The short-lived initiative would have been unlikely to remain in place after Trump took office in January anyway. But its early termination creates greater uncertainty for immigrant families as many are bracing for Trump’s return to the White House.

He has promised a swift and massive crackdown on undocumented people after running on promises of mass deportation and making the US-Mexico border a top election issue for voters, even many hundreds of miles away from the border states of Texas, New Mexico, Arizona and California.

The president-elect energized his supporters on the campaign trail with a litany of anti-immigrant statements, especially about asylum seekers and thousands crossing the southern border from Mexico, Central and South America, and troubled Caribbean nations such as Haiti and Cuba, including that immigrants were “poisoning the blood” of the nation.

Trump and his vice-president-elect, JD Vance, repeated racist stories, particularly about Haitian immigrants living in the US legally, and whipped up anxiety among their supporters.

Fears of anti-immigration roundups, detention and deportation are now rippling through undocumented communities across the US, with the looming threat of families being torn apart and the expulsion of people who have lived law-abiding lives in the US for years, even though the logistics and costs of doing so have not been grappled with by the Trump team.

During his first term, Trump appointed Barker as a judge in Tyler, Texas, which lies in the fifth US circuit court of appeals, a favored venue for advocates pushing conservative arguments.

Barker had placed the immigration initiative on hold after Texas and 15 other states, led by their Republican attorneys general, filed a legal challenge accusing the executive branch of bypassing Congress to help immigrant families for “blatant political purposes”.

Republicans argued the initiative created costs for their states and could draw more migrants to the US.

Non-citizen spouses are already eligible for legal status but often have to apply from their home countries, which can take years.

Meanwhile, Mexico will continue pursuing measures to stop migrants from reaching its northern border with the US, its top diplomat said on Friday.

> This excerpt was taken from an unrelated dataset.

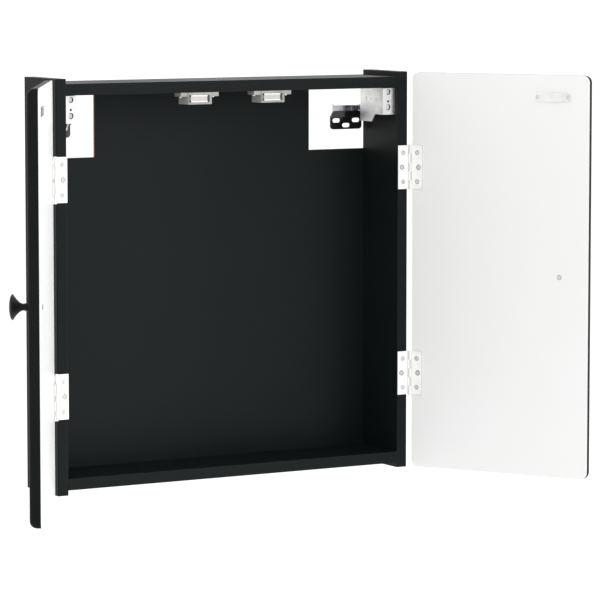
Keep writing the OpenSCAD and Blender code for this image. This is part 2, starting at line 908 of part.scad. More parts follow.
// Block that the depth screw moves, with a rail for the wedge and a groove for the hook's arm
module carriage() {
    groove_z0 = arm_under - height_travel - 0.4;
    groove_z1 = arm_front_top + height_travel + 0.4;
    difference() {
        union() {
            box([block_x0, block_y0, block_z0], [block_x1, block_y1, block_z1]);
            box([block_x0, block_y0, block_z0], [block_x1, rail_y1, block_z0 + rail_t]);
        }
        rod_y(hang_cx, block_y0 - over, block_y1 + over, depth_screw_z, depth_screw_r + running);
        rod_y(hang_cx, block_y0 - over, block_y1 + over, height_screw_z, height_screw_r + running);
        box([arm_x0 - 0.4, block_y1 - 4, groove_z0], [arm_x0 + arm_t + 0.4, block_y1 + over, groove_z1]);
    }
}

module carriage_right() {
    color("#b0a890") carriage();
}

module carriage_left() {
    color("#b0a890") to_left() carriage();
}

// Screw that drives the wedge: it turns in the carriage and its head shows in the front wall
module height_screw() {
    translate([hang_cx, 0, height_screw_z]) difference() {
        union() {
            rod_y(0, hang_y0 + head_sunk, block_y0 - 0.4, 0, screw_head_r);
            rod_y(0, block_y0 - 0.4, rail_y1 + 0.5, 0, height_screw_r);
            rod_y(0, block_y1 + 0.4, block_y1 + 1.6, 0, 4);
        }
        translate([0, hang_y0 + head_sunk, 0]) rotate([90, 0, 0]) cross_recess(2.3, 0.9);
    }
}

module height_screw_right() {
    color("silver") height_screw();
}

module height_screw_left() {
    color("silver") to_left() height_screw();
}

// Wedge on the height screw: its 45 degree top lifts the hook's arm
module height_wedge() {
    difference() {
        plate_yz(block_x0 + 1, block_x1 - block_x0 - 2) polygon([[wedge_y0, block_z0 + rail_t + apart],
            [wedge_y1, block_z0 + rail_t + apart], [wedge_y1, wedge_low + slope_rise],
            [slope_y1, wedge_low + slope_rise], [slope_y0, wedge_low], [wedge_y0, wedge_low]]);
        rod_y(hang_cx, wedge_y0 - over, wedge_y1 + over, height_screw_z, height_screw_r + running);
    }
}

module height_wedge_right() {
    color("#b8862b") height_wedge();
}

module height_wedge_left() {
    color("#b8862b") to_left() height_wedge();
}

// Arm and blade of the hook; the arm's slope runs parallel to the wedge
module hook() {
    lift = 0.45;
    rear_flat = wedge_low + slope_rise + height_travel + 0.7;
    arm_top = rear_flat + arm_web;
    slope_front = slope_y0 + arm_under - wedge_low - lift;
    slope_rear = slope_front + rear_flat - arm_under;
    arm_front = block_y1 - 3.6;
    step_y = block_y1 + 12;
    drop_y = rail_y1 + 1.2;
    arm_low = plate_z1 + 0.7;
    tail_top = blade_z1 + 3.5;
    right_x = arm_x0 + arm_t;
    left_x = right_x - blade_w;
    blade_y0 = blade_y1 - blade_t;
    plate_yz(arm_x0, arm_t) polygon([[arm_front, arm_under], [slope_front, arm_under],
        [slope_rear, rear_flat], [drop_y, rear_flat], [drop_y, arm_low], [blade_y0, arm_low],
        [blade_y0, blade_z1], [hang_y1 + 6, tail_top], [drop_y + 5, tail_top],
        [drop_y + 3, arm_top], [step_y, arm_top], [step_y, arm_front_top], [arm_front, arm_front_top]]);
    box([left_x, blade_y0, blade_z0], [right_x, blade_y1, blade_z1]);
    box([left_x, blade_y0, blade_z0], [left_x + spur_t, blade_y1, blade_z1 + spur_h]);
}

module hook_right() {
    color("#d0d4dc") hook();
}

module hook_left() {
    color("#d0d4dc") to_left() hook();
}

// Front outline of the wall plate: round lower corners and sloping shoulders
module wall_plate_outline() {
    mid = plate_z0 + plate_r;
    translate([plate_x0 + plate_w / 2, 0]) {
        for (s = [-1, 1]) translate([s * (plate_w / 2 - plate_r), mid]) circle(plate_r);
        translate([plate_r - plate_w / 2, plate_z0]) square([plate_w - 2 * plate_r, plate_r + 1]);
        polygon([[-plate_w / 2, mid], [plate_w / 2, mid],
            [plate_w / 2, shoulder_z], [plate_w / 2 - shoulder_w, plate_z1],
            [shoulder_w - plate_w / 2, plate_z1], [-plate_w / 2, shoulder_z]]);
    }
}

// The three slots: two level with each other, one below between them
module wall_plate_slots() {
    translate([plate_x0 + plate_w / 2, 0]) {
        for (s = [-1, 1]) translate([s * slot_spacing / 2, slot_z]) slot_outline(slot_len, slot_r);
        translate([0, low_slot_z]) slot_outline(slot_len, slot_r);
    }
}

module wall_plate() {
    lip_front = lip_back - plate_t;
    tongue_x = arm_x0 - 0.5 - tongue_w;
    difference() {
        intersection() {
            union() {
                box([plate_x0, -plate_t, plate_z0], [plate_x0 + plate_w, 0, bend_z]);
                box([plate_x0, lip_front, bend_z - plate_t], [plate_x0 + plate_w, 0, bend_z]);
                box([plate_x0, lip_front, bend_z - plate_t], [plate_x0 + plate_w, lip_back, plate_z1]);
            }
            plate_xz(over, 10) wall_plate_outline();
        }
        plate_xz(over, 10) wall_plate_slots();
    }
    box([tongue_x, lip_front, plate_z1 - over], [tongue_x + tongue_w, lip_back, plate_z1 + tongue_h]);
}

module wall_plate_right() {
    color("#17191b") wall_plate();
}

module wall_plate_left() {
    color("#17191b") to_left() wall_plate();
}

side_panel_left();
side_panel_right();
top_panel();
bottom_panel();
back_panel();
panel_dowels();
cam_locks();
cam_bolts();
back_panel_nails();
cabinet_leaf_left_upper();
cabinet_leaf_left_lower();
cabinet_leaf_right_upper();
cabinet_leaf_right_lower();
door_leaf_left_upper();
door_leaf_left_lower();
door_leaf_right_upper();
door_leaf_right_lower();
hinge_pins();
cabinet_leaf_screws();
door_leaf_screws_left();
door_leaf_screws_right();
door_panel_left();
door_panel_right();
door_liner_left();
door_liner_right();
mirror_left();
mirror_right();
mirror_tape_left();
mirror_tape_right();
knob_left();
knob_right();
knob_screw_left();
knob_screw_right();
strike_plate_left();
strike_plate_right();
strike_screws_left();
strike_screws_right();
catch_housing_left();
catch_housing_right();
catch_magnets();
catch_pole_plates();
catch_screws();
hanger_housing_left();
hanger_housing_right();
hanger_pegs();
depth_screw_left();
depth_screw_right();
carriage_left();
carriage_right();
height_screw_left();
height_screw_right();
height_wedge_left();
height_wedge_right();
hook_left();
hook_right();
wall_plate_left();
wall_plate_right();
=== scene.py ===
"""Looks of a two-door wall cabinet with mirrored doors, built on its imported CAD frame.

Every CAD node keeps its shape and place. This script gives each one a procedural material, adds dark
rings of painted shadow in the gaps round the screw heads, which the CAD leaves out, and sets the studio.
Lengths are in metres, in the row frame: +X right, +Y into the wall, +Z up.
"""
import json
import math

import bmesh
import bpy
from mathutils import Euler, Matrix, Vector


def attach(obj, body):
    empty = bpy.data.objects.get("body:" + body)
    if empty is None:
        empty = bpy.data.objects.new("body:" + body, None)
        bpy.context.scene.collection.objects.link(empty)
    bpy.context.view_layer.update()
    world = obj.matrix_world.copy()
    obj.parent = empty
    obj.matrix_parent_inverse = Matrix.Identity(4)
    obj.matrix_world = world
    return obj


MM = 0.001
SIDES = ("left", "right")

CAMERA_AT = (-2.4824, -4.5388, 0.4818)
CAMERA_DOWN_DEG = 5.741
CAMERA_TURN_DEG = -30.22
LENS_MM = 217.3
SENSOR_MM = 36.0

WORLD_STRENGTH = 1.15
FLOOR_HALF = 14.0
FLOOR_HEIGHT = -0.75

# Lighter colour laid on the boards' sharp edges: a painted highlight.
HIGHLIGHT_FOIL = (0.05, 0.05, 0.047)
DARK_BACK = (0.0046, 0.0071, 0.0076)
EVEN_GRAIN = (900.0, 900.0, 900.0)
COARSE_GRAIN = (700.0, 700.0, 700.0)
BOARD_RIM = 0.0012
SMALL_RIM = 0.0004
# Cosine of the bevelled normal's lean where a rim's shading begins, and where it is full.
RIM_BEGINS = 0.995
RIM_FULL = 0.8
THREAD_PITCH = 0.001
# A wave texture of scale 1 repeats about every 0.314 m.
WAVE_PERIOD = 0.314

# Radius of the dark ring of painted shadow in the gap round a screw's head.
HEAD_GAP = 0.32 * MM
STRIKE_GAP = 0.2 * MM
ADJUSTER_GAP = 0.42 * MM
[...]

The foreign minister, Juan Ramón de la Fuente, stressed that Mexico’s model was working and would stay in place, pointing to data that shows the number of migrants apprehended by US authorities at the border had fallen 76% since last December, after sharp rises and then measures including a crackdown on asylum rights by Joe Biden.

“It’s working well and we’re going to continue on this path,” he told a press conference.

At the same conference Claudia Sheinbaum, Mexico’s president, confirmed that she had spoken to Trump about the border in their first telephone call a day earlier while also pointing to the sharp fall in migrant crossings.

“He raised the issue of the border, and he just said it, and I told him, ‘Yes, there is the issue of the border, but there will be space to talk about it,’” said Sheinbaum, who described the conversation as “very cordial”.

Much like he did in his previous term as president, Trump has threatened to slap 25% tariffs on all Mexican exports unless its government stops migrants and drugs from crossing the shared border.

Mexico is extraordinarily reliant on the US market, which is the destination of about 80% of its exports.